The editorial partially backs the Metro staff proposal for fare increases that will be considered Thursday by the Metro Board of Directors.

In particular, the editorial says the first round of changes — which would take effect this September and raise the base fare from $1.50 to $1.75 and include 90 minutes of free transfers. However, the editorial also backs a motion by Board Members Eric Garcetti, Mark Ridley-Thomas and Zev Yaroslavsky to postpone increases that would take effect in 2017 and 2020 as part of the proposal. Excerpt:

So far, so good. But Supervisors Mark Ridley-Thomas and Zev Yaroslavsky and Mayor Eric Garcetti have made a sensible argument for postponing the vote on the second two fare increases, which were proposed for 2017 and 2020. Instead, they say, a task force of transit experts should be appointed to recommend alternative ways to generate operating revenue. This would offer an opportunity to develop a new revenue model for public transit.

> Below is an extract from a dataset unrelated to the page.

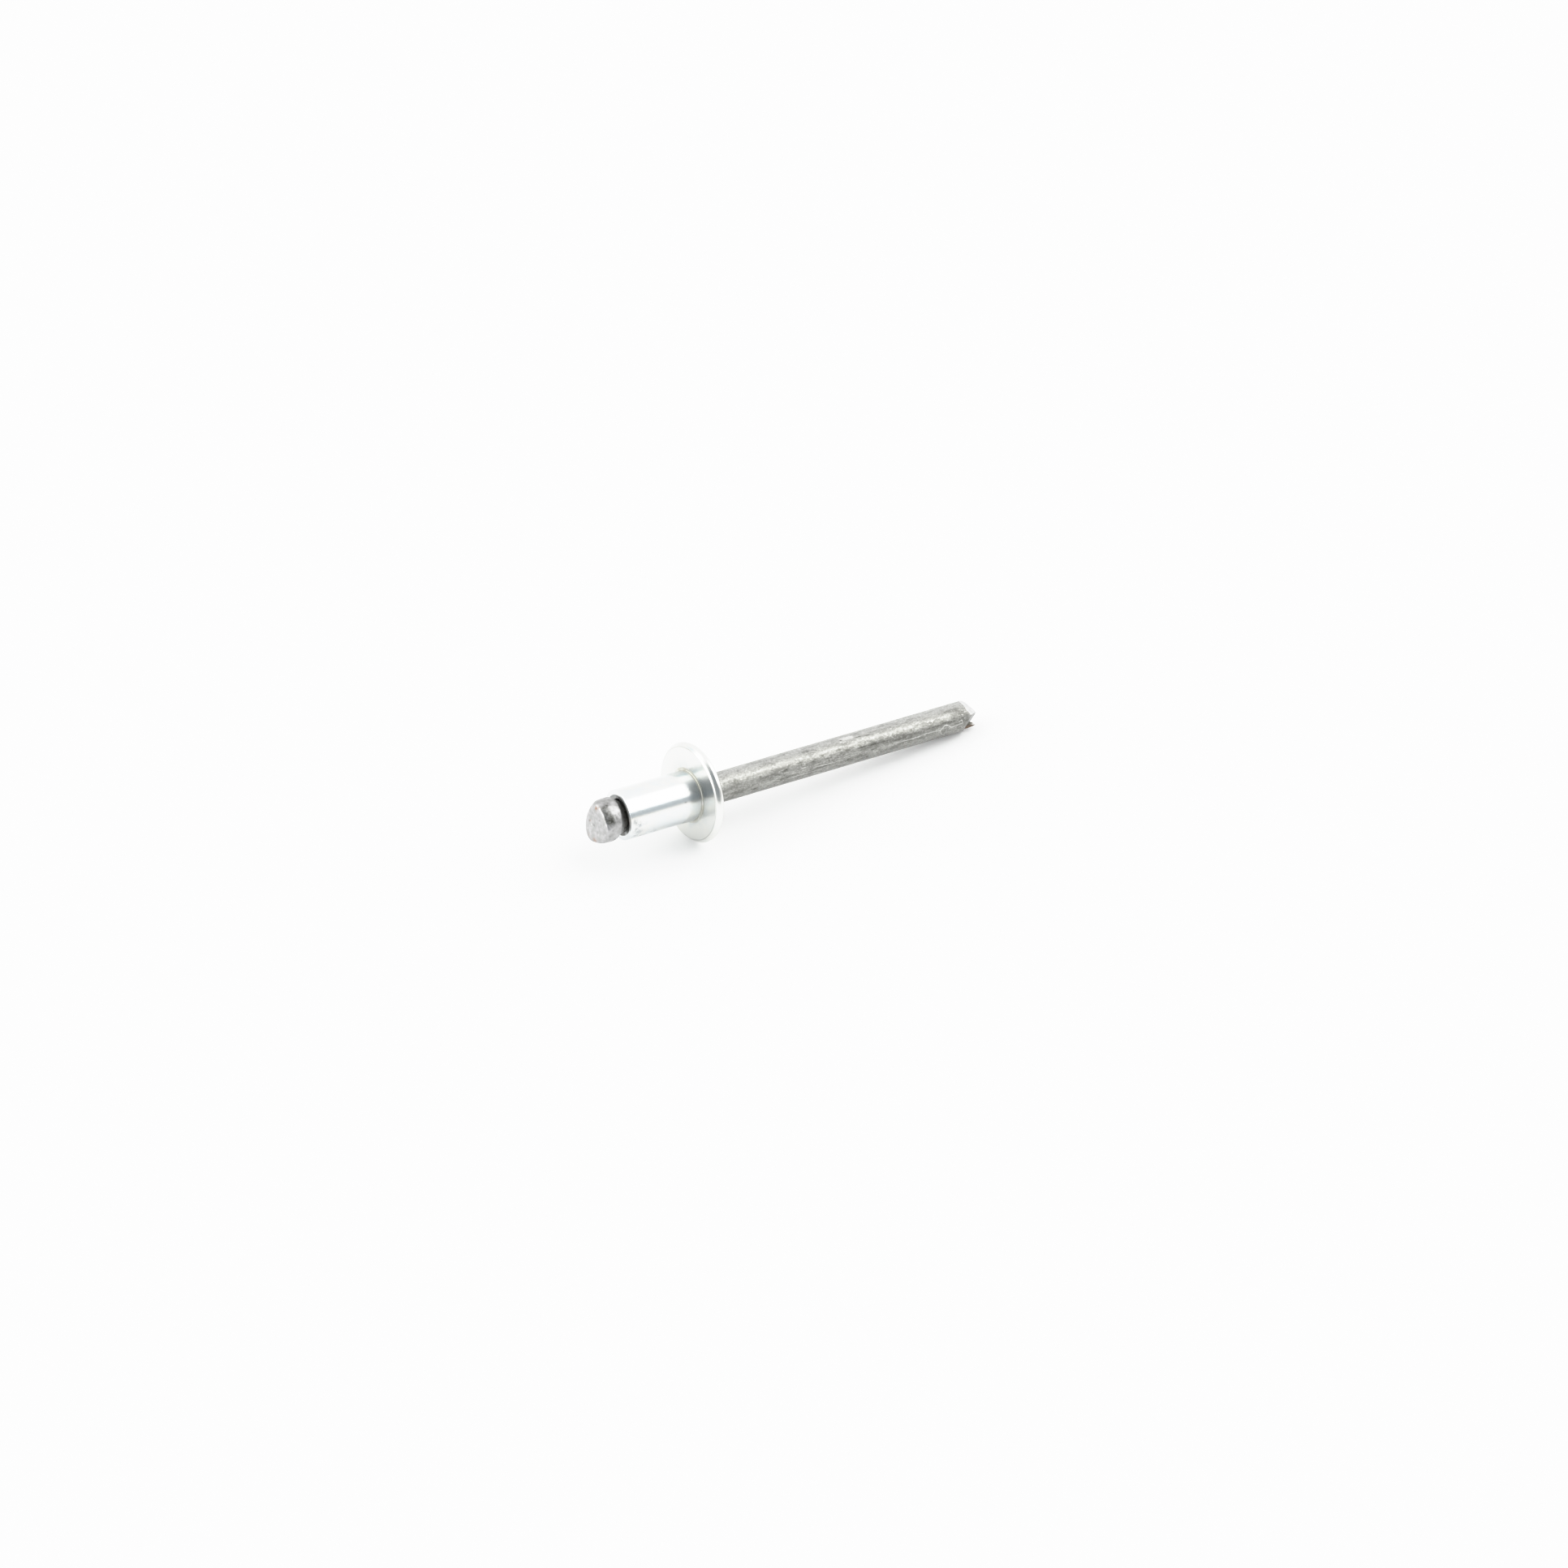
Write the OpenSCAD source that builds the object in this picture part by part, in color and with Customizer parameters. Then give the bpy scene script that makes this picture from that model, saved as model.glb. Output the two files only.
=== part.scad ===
// Open-end blind rivet (pop rivet) with a domed flange, as supplied and not yet set.
// A hollow shell (barrel and flange in one cold-formed piece) sits on a headed mandrel.
// The rivet lies on its side as it comes to rest, on the rim of the flange and on the
// tail of the mandrel. The origin is on the barrel's axis in the plane of the flange's
// seat, +X points towards the mandrel's tail and +Z is up.

/* [Shell] */
// Outer diameter of the barrel
shell_d = 4.8; // [4.6:0.1:5.2]
// Length of the barrel below the flange's seat
shell_len = 7.8; // [6:0.1:12]
// Diameter of the hole through the shell
bore_d = 3; // [2.95:0.05:3.2]
// Rounding of the outer edge at the barrel's open end
shell_edge_r = 0.2; // [0.05:0.05:0.4]
// Extra radius of the dished flare around the barrel's mouth
mouth_flare = 0.35; // [0.05:0.05:0.4]
// Diameter of the flange
flange_d = 9.6; // [8.6:0.1:10.4]
// Thickness of the flange at its rounded rim
flange_rim_t = 0.92; // [0.6:0.02:1]
// Height of the flange's dome above its seat
flange_h = 1.5; // [1.3:0.05:1.9]
// How far the flange is off the barrel's centre, upwards at rest
flange_runout = 0.18; // [0:0.02:0.3]

/* [Mandrel] */
// Diameter of the mandrel's shank
shank_d = 2.9; // [2.6:0.05:2.9]
// Distance from the flange's seat to where the tail's bevels start
shank_end = 31.3; // [24:0.1:36]
// Diameter of the mandrel's head
head_d = 4.06; // [3.8:0.02:4.4]
// Length of the full-width part of the head
head_len = 1.85; // [1.4:0.05:2.6]
// Distance from the barrel's open end to the full width of the head
head_gap = 0.7; // [0.5:0.05:1]
// Rounding of the head's outer end
head_edge_r = 0.25; // [0.1:0.05:0.4]
// Depth of the flat pressed on one side of the head's nose
nose_flat = 0.62; // [0.2:0.02:0.8]

/* [Break notch] */
// Diameter left at the notch where the mandrel snaps
notch_d = 2.4; // [2:0.05:2.6]
// Width of the notch at the shank's surface
notch_w = 0.6; // [0.3:0.05:0.9]
// Distance of the notch inside the barrel's open end
notch_in = 1.6; // [1.2:0.1:3]
// How much the shank's radius thins inside the shell, towards the notch
shank_thin = 0.02; // [0.01:0.01:0.05]

/* [Tail] */
// Angle of the two main bevels to the mandrel's axis
bevel_a = 31; // [25:1:45]
// Turn of the ridge between the two main bevels about the mandrel's axis
ridge_turn = 18; // [0:1:40]
// Length of the pinched point beyond the start of the bevels
point_len = 2.05; // [1.2:0.05:2.2]
// Angle of the side bevel to the mandrel's axis
side_bevel_a = 29; // [26:1:50]

/* [Hidden] */
$fn = 96;

shell_r = shell_d / 2;
bore_r = bore_d / 2;
flange_r = flange_d / 2;
rim_r = flange_rim_t / 2;
shank_r = shank_d / 2;
head_r = head_d / 2;
notch_r = notch_d / 2;

// The dome is part of a sphere that meets the rounded rim without a corner.
dome_a = flange_r - rim_r;
dome_b = rim_r - flange_h;
dome_r = (dome_a * dome_a + dome_b * dome_b - rim_r * rim_r) / (-2 * (dome_b + rim_r));

// Both the head's underside and the barrel's mouth are cones of this slope.
cone_top = 1;
cone_slope = (head_r - shank_r) / cone_top;
// Radial room between the two cones
cone_room = 0.03;
// The head's cone starts this far below the flange's seat
cone_start = shell_len + head_gap - cone_top;
mouth_r = shank_r + (shell_len - cone_start) * cone_slope + cone_room;
mouth_depth = (mouth_r - bore_r) / cone_slope;
// The flare starts on the mouth's cone at this depth.
flare_depth = min(0.2, 0.75 * mouth_depth);
flare_slope = mouth_flare / flare_depth + cone_slope;
nose_x = shell_len + head_gap + head_len;

// Tilt at rest, where the flange's rim and the tail's lower edge touch one level plane.
rest_a = dome_a - flange_runout - shank_r;
rest_b = shank_end + 0.1 - rim_r;
tilt = atan(rest_a / rest_b) + asin(rim_r / sqrt(rest_a * rest_a + rest_b * rest_b));

// A block whose face lies square to [cos(a) along +X, sin(a) along the direction
// at the angle turn about X from +Z], at the point [x, 0, 0] shifted out by off.
module beyond(x, off, a, turn)
    rotate([turn, 0, 0])
        translate([x, 0, off])
            rotate([0, -a, 0])
                translate([0, -10, -10])
                    cube([10, 20, 20]);

// Shell: barrel, mouth and domed flange around one hole
module rivet_body() {
    color([0.86, 0.88, 0.9])
    rotate([0, tilt, 0])
    difference() {
        union() {
            // barrel with its rounded outer edge
            rotate([0, -90, 0]) {
                translate([0, 0, -0.5])
                    cylinder(r = shell_r, h = shell_len - shell_edge_r + 0.5);
                cylinder(r = shell_r - shell_edge_r, h = shell_len);
                translate([0, 0, shell_len - shell_edge_r])
                    rotate_extrude()
                        translate([shell_r - shell_edge_r, 0])
                            circle(r = shell_edge_r);
            }
            // flange: flat seat, rounded rim and shallow dome
            translate([0, 0, flange_runout]) rotate([0, 90, 0]) {
                cylinder(r = dome_a, h = flange_rim_t);
                translate([0, 0, rim_r])
                    rotate_extrude()
                        translate([dome_a, 0])
                            circle(r = rim_r);
                intersection() {
                    translate([0, 0, flange_h - dome_r]) sphere(r = dome_r, $fn = 240);
                    translate([0, 0, rim_r])
                        cylinder(r = dome_a * dome_r / (dome_r - rim_r), h = flange_h);
                }
            }
        }
        // hole for the mandrel
        rotate([0, 90, 0])
            translate([0, 0, -shell_len - 1])
                cylinder(r = bore_r, h = shell_len + flange_h + 2);
        // conical mouth that seats the mandrel's head
        rotate([0, -90, 0])
            translate([0, 0, shell_len - mouth_depth])
                cylinder(r1 = bore_r, r2 = mouth_r + cone_slope, h = mouth_depth + 1);
        // dished flare around the mouth
        rotate([0, -90, 0])
            translate([0, 0, shell_len - flare_depth])
                cylinder(r1 = mouth_r - cone_slope * flare_depth, r2 = mouth_r + mouth_flare + 0.1 * flare_slope, h = flare_depth + 0.1);
        // slight countersink on the dome
        rotate([0, 90, 0])
            translate([0, 0, flange_h - 0.25])
                cylinder(r1 = bore_r, r2 = bore_r + 0.3, h = 0.3);
    }
}

// Mandrel: upset head, conical underside, snap notch, drawn shank and pinched tail
module mandrel() {
    color([0.6, 0.6, 0.58])
    rotate([0, tilt, 0]) {
        difference() {
            // head, cone, notch and shank turned about one axis
            rotate([0, -90, 0]) union() {
                rotate_extrude()
                    polygon([
                        [0, -shank_end - point_len],
                        [shank_r, -shank_end - point_len],
                        [shank_r, -flange_h],
                        [shank_r - shank_thin, shell_len - notch_in - notch_w],
                        [notch_r, shell_len - notch_in - notch_w / 2 - 0.1],
                        [notch_r, shell_len - notch_in - notch_w / 2 + 0.1],
                        [shank_r - shank_thin, shell_len - notch_in],
                        [shank_r - shank_thin, cone_start - shank_thin / cone_slope],
                        [head_r, shell_len + head_gap],
                        [head_r, nose_x - head_edge_r],
                        [head_r - head_edge_r, nose_x - head_edge_r],
                        [head_r - head_edge_r, nose_x],
                        [0, nose_x]
                    ]);
                translate([0, 0, nose_x - head_edge_r])
                    rotate_extrude()
                        translate([head_r - head_edge_r, 0])
                            circle(r = head_edge_r);
            }
            // flat pressed on the far upper side of the nose
            mirror([1, 0, 0])
                beyond(nose_x, head_r - nose_flat, 48, -58);
            // two smaller flats beside it
            mirror([1, 0, 0])
                beyond(nose_x, head_r - nose_flat * 0.6, 46, 22);
            mirror([1, 0, 0])
                beyond(nose_x, head_r - nose_flat * 0.3, 40, 118);
            // shallow flat worn on the near side
            mirror([1, 0, 0])
                beyond(nose_x, head_r - nose_flat * 0.5, 58, 53);
            // two main bevels of the pinched tail
            beyond(shank_end, shank_r, 90 - bevel_a, ridge_turn);
            beyond(shank_end, shank_r, 90 - bevel_a, ridge_turn + 180);
            // side bevel that breaks the near end of the ridge
            beyond(shank_end, shank_r, 90 - side_bevel_a, ridge_turn + 95);
            // torn end of the ridge, a little out of square
            beyond(shank_end + point_len, 0, 18, ridge_turn - 90);
        }
        // thin burr left beside the ridge
        intersection() {
            rotate([ridge_turn + 125, 0, 0])
                translate([0, 0.15, 0])
                    rotate([90, 0, 0])
                        linear_extrude(0.3)
                            polygon([
                                [shank_end - 0.4, 0.4],
                                [shank_end - 0.4, 1.3],
                                [shank_end + 0.85, 1.27],
                                [shank_end + 1.68, 1.2],
                                [shank_end + 1.35, 0.84],
                                [shank_end + 0.7, 0.4]
                            ]);
            rotate([0, 90, 0]) cylinder(r = shank_r, h = shank_end + 3);
        }
    }
}

rivet_body();
mandrel();
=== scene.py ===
import bpy
import math
import numpy as np
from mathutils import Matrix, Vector

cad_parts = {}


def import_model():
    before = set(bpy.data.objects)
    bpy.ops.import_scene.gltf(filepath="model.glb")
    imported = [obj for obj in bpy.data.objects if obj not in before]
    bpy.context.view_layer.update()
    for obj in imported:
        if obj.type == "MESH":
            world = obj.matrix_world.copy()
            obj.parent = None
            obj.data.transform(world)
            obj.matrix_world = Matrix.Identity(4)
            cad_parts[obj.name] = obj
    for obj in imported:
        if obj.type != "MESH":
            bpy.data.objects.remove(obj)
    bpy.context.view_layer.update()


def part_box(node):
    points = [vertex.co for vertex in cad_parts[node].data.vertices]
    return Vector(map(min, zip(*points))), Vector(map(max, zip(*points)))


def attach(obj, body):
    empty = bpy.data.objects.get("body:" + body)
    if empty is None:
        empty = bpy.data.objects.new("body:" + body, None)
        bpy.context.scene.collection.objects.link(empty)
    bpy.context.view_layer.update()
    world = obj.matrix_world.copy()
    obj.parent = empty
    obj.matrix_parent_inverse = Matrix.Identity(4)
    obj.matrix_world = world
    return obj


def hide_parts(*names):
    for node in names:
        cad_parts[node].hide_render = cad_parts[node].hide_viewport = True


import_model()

MM = 0.001

# ---------------------------------------------------------------- dimensions, as in the CAD
SHELL_R, SHELL_LEN, BORE_R, SHELL_EDGE = 2.4, 7.8, 1.5, 0.2
FLANGE_R, RIM_R, FLANGE_H, RUNOUT = 4.8, 0.46, 1.5, 0.18
SHANK_R, SHANK_END, HEAD_R = 1.45, 31.3, 2.03
RIM_U, NOSE_U = -8.5, -10.35
CONE_SLOPE = HEAD_R - SHANK_R
DOME_A = FLANGE_R - RIM_R
DOME_B = RIM_R - FLANGE_H
DOME_R = (DOME_A ** 2 + DOME_B ** 2 - RIM_R ** 2) / (-2 * (DOME_B + RIM_R))
MOUTH_R = SHANK_R + 0.3 * CONE_SLOPE + 0.03
MOUTH_DEPTH = (MOUTH_R - BORE_R) / CONE_SLOPE
MOUTH_FLARE = 0.35
REST_A = DOME_A - RUNOUT - SHANK_R
REST_B = SHANK_END + 0.1 - RIM_R
TILT = math.atan(REST_A / REST_B) + math.asin(RIM_R / math.hypot(REST_A, REST_B))
CT, ST = math.cos(TILT), math.sin(TILT)
FLOOR_Z = min(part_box("rivet_body")[0].z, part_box("mandrel")[0].z)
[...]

The task force should determine what share of operating costs ought to be covered by riders. Those operating costs are only going to increase as Metro opens new rail lines to Santa Monica and Azusa, and eventually builds the Crenshaw Line, the Westside subway extension and the Downtown Regional Connector. As the network expands, there is a public benefit in keeping fares low to encourage the maximum ridership.

So who should be bearing the burden if not riders? To start, Metro should look at ways to shift some transit system costs onto drivers, which may sound unfair until you consider that they’re getting a heavily subsidized ride on publicly built and maintained roads. If added fees make it less appealing for people to drive, that’s a good thing; fewer cars on the road reduce traffic congestion and greenhouse gas emissions. Metro should lobby for higher fuel taxes to fund mass transit, look at expanding tolling or congestion pricing to help pay for bus and rail rides, and charge for Metro parking lots.

Of course, all of the above would likely be equally controversial as the fare increases — and would likely impact more of Metro Board Members’ constituents in a county in which 83 percent of commuters are using cars.

The editorial also says that Metro should “look again at a proposal to impose fees on new building development.” It’s worth noting that such a proposal — after a decade of development — was sent back to the drawing board for more study by the Metro Board in June 2013 by a vote of 8 to 0 (Item 71). Here is an update prepared this month by Metro staff on ongoing discussions with stakeholders. The gist of it: the effort to impose development fees is nowhere close to happening.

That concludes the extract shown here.